Whatever the spin from the University of Otago, the sudden drop in first-year domestic student numbers is a shock.
The fall of 350 full-time equivalents (Efts) equates to nearly 10% over last year.
It reverses the previous year's first-year domestic increase of 119 (3.2%).
Because health science numbers are holding up, this means commerce, humanities and sciences are being hit significantly.
Overall, the roll decline compared with March last year is 469 to 17,172, against a budgeted prediction of an increase of towards 200.
Vice-chancellor Harlene Hayne might say projected shortfall in income is less than 1% of the total budget.
But the university is a huge organisation and 1% represents about $6 million.
That is a lot of money to be found when so much expenditure is fixed and when staff costs are 61% of the budget.
Remember, too, the university had actually budgeted on a 1% increase in roll, not what at this stage is a 2.7% decrease.

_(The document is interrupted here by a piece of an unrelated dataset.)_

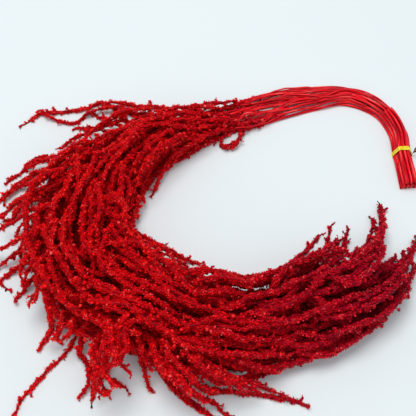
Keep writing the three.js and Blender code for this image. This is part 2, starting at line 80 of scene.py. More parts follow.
target = (-MIDDLE[0] / 1000, -MIDDLE[1] / 1000, 0.0)
camera_data = bpy.data.cameras.new("camera")
camera_data.lens = LENS
camera_data.sensor_width = SENSOR
camera_data.clip_start = 0.01
camera = bpy.data.objects.new("camera", camera_data)
camera.location = (
    target[0],
    target[1] - VIEW_DISTANCE * math.cos(VIEW_HEIGHT),
    VIEW_DISTANCE * math.sin(VIEW_HEIGHT),
)
camera.rotation_euler = (math.pi / 2 - VIEW_HEIGHT, 0, 0)
bpy.context.scene.collection.objects.link(camera)
bpy.context.scene.camera = camera
bpy.context.scene.view_settings.view_transform = "Standard"
print("camera at", tuple(round(v, 3) for v in camera.location))


# %% Lights and sky
def area_light(name, place, aim, size, power, colour=(1, 1, 1)):
    data = bpy.data.lights.new(name, "AREA")
    data.shape = "DISK"
    data.size = size
    data.energy = power
    data.color = colour
    light = bpy.data.objects.new(name, data)
    light.location = place
    away = np.array(place) - np.array(aim)
    flat = math.hypot(away[0], away[1])
    light.rotation_euler = (math.atan2(flat, away[2]), 0, math.atan2(away[1], away[0]) + math.pi / 2)
    bpy.context.scene.collection.objects.link(light)
    return light


area_light("window", (-0.40, 0.45, 2.8), (0, 0, 0), 1.8, 50.5)
area_light("fill", (0.9, -1.0, 1.4), (0, 0, 0), 1.4, 3.0, (0.93, 0.97, 1.0))
world = bpy.data.worlds.new("pale sky")
world.use_nodes = True
world.node_tree.nodes["Background"].inputs["Color"].default_value = (0.90, 0.95, 1.0, 1)
world.node_tree.nodes["Background"].inputs["Strength"].default_value = 0.56
bpy.context.scene.world = world

# %% The table
table_mesh = bpy.data.meshes.new("table")
table_mesh.from_pydata([(-3, -3, 0), (3, -3, 0), (3, 3, 0), (-3, 3, 0)], [], [(0, 1, 2, 3)])
table = bpy.data.objects.new("table", table_mesh)
bpy.context.scene.collection.objects.link(table)
paper = bpy.data.materials.new("white table")
paper.use_nodes = True
paper.node_tree.nodes["Principled BSDF"].inputs["Base Color"].default_value = (0.752, 0.805, 0.81, 1)
paper.node_tree.nodes["Principled BSDF"].inputs["Roughness"].default_value = 0.8
table_mesh.materials.append(paper)
table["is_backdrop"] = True

# %% [markdown]
# ## Where the strands lie
# A strand is a stem or a tassel: a line of points with a thickness. All of them follow one line on
# the table, each in a lane of its own, and they are let down one after another, so that each rests
# on the table or on those below it. The solids in the model were made by the same rule from the same
# sizes, so the dressed strands lie where the solid ones do. All sizes here are in millimetres.

# %% The line of the bunch and the twelve heads
BUNCH_LINE = [
    (225, 25, 12), (221, 67, 11), (219, 101, 12), (202, 133, 13), (161, 153, 14), (108, 146, 20),
    (61, 132, 22), (14, 113, 19), (-25, 96, 26), (-79, 72, 39), (-112, 35, 45), (-131, -8, 50),
    (-134, -43, 50), (-123, -72, 49), (-98, -102, 51), (-58, -121, 49), (-10, -141, 46),
    (46, -145, 39), (100, -127, 41), (151, -106, 38), (187, -82, 27), (210, -61, 20),
    (223, -39, 15),
]
LINE_STEP = 4
ROUTE_STEP = 7
STEM_RADIUS = 1.65
GAP = 0.45
SLOPE_ALLOWANCE = 1.07
STEM_SAG = 0.0016
TASSEL_SAG = 0.013
ROOT_LENGTH = 12
ATTEMPTS = 24
TIE_AT = 44
TIE_LIFT = 1.2
BEND_AT = 4
BENT_BACK_TO = 104
MAIN_RING_PITCH = 14

# stem lane, head lane, where the tassels begin and end, side tassels, seed, bent double
HEADS = [
    (-0.8, -0.92, 262, 905, 4, 11, False), (0.8, 0.92, 250, 880, 3, 23, False),
    (0.0, -0.08, 300, 960, 3, 37, False), (-0.4, -0.41, 244, 940, 3, 41, False),
    (0.4, 0.41, 276, 955, 3, 59, False), (-0.6, -0.74, 286, 930, 3, 61, False),
    (0.6, 0.74, 240, 905, 3, 73, False), (-0.2, -0.25, 310, 925, 3, 89, False),
    (0.2, 0.25, 262, 950, 3, 97, False), (-0.4, -0.57, 254, 915, 3, 101, True),
    (0.4, 0.57, 292, 900, 3, 113, True), (0.0, 0.08, 270, 935, 3, 127, True),
]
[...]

The university might also claim the decline does not mean programmes or jobs are at risk, but the university late last year warned, despite ''major cost-cutting'', it was unable to meet surplus targets for 2015.
The surpluses were required to accumulate funds for its more than $600 million building programme.
Unless first-year numbers can bounce back quickly, pressure on jobs and positions across the organisation will mount.
Job cuts might prove to be nothing like the magnitude endured by post-quake University of Canterbury (where most areas other than engineering were badly affected), but falling rolls will mean fewer staff.
The university has made great play of the importance of quality rather than quantity, and no-one should disagree with that emphasis.
Standards were tightened in 2011, and the surprising numbers missing out on tougher University Entrance requirements last year meant many prospective students failed to go to university.
That accounts for some of the late withdrawals from colleges.
The university has, as well, in its claims about attracting quality said it counted 80 school duxes among this year's intake.
When there are about 340 secondary schools and many have co-duxes, that figure, while healthy, is not as impressive as on first sight.
It is fair, as the university has, to note the impact of a relatively healthy job market and a smaller year 13 cohort in 2014.
But the feeling is widespread around the campus that the university has been caught on the back foot.
It seems many able students, the very ones the university is most keen on, also pulled out late, being drawn to other universities.
Victoria, Wellington, has been particularly active, boosting its residential capacity for first-years and offering lots of scholarships.
The amounts involved, often $1000 or $2000, might in the scheme of course fees and college costs of $13,000-plus be small.
But they sent positive messages to students that they were wanted.
Late withdrawals from such students might also help explain why some popular colleges that have not had vacancies for decades suddenly found themselves with empty rooms.
The University of Otago still has major advantages over Canterbury, Victoria and Auckland through its campus life, mostly for the better even if occasionally for the worse.
And despite the expense of airfares to and from Dunedin, the availability and costs of flats is far higher in the northern centres.
It is a pity students and parents do not look further ahead because the housing pressure in Christchurch, inner Wellington and Auckland is dire.
This big drop in Dunedin first-year numbers will flow through, putting acute pressure on numbers for the next three years.
Without doubt, the university in response will be doing all it can to turn around this year's fall.
Any complacency has been well and truly jolted.
Amid this setback - hopefully a temporary blip - for the university and thus Dunedin as well, there are two bright signs.
Although international full-fee enrolments have been slipping and are down 5% to 1125, first-year international Efts are up 26, auguring better news for subsequent years.
Valuable post-graduate enrolments, meanwhile, have risen 90 Efts to 2728.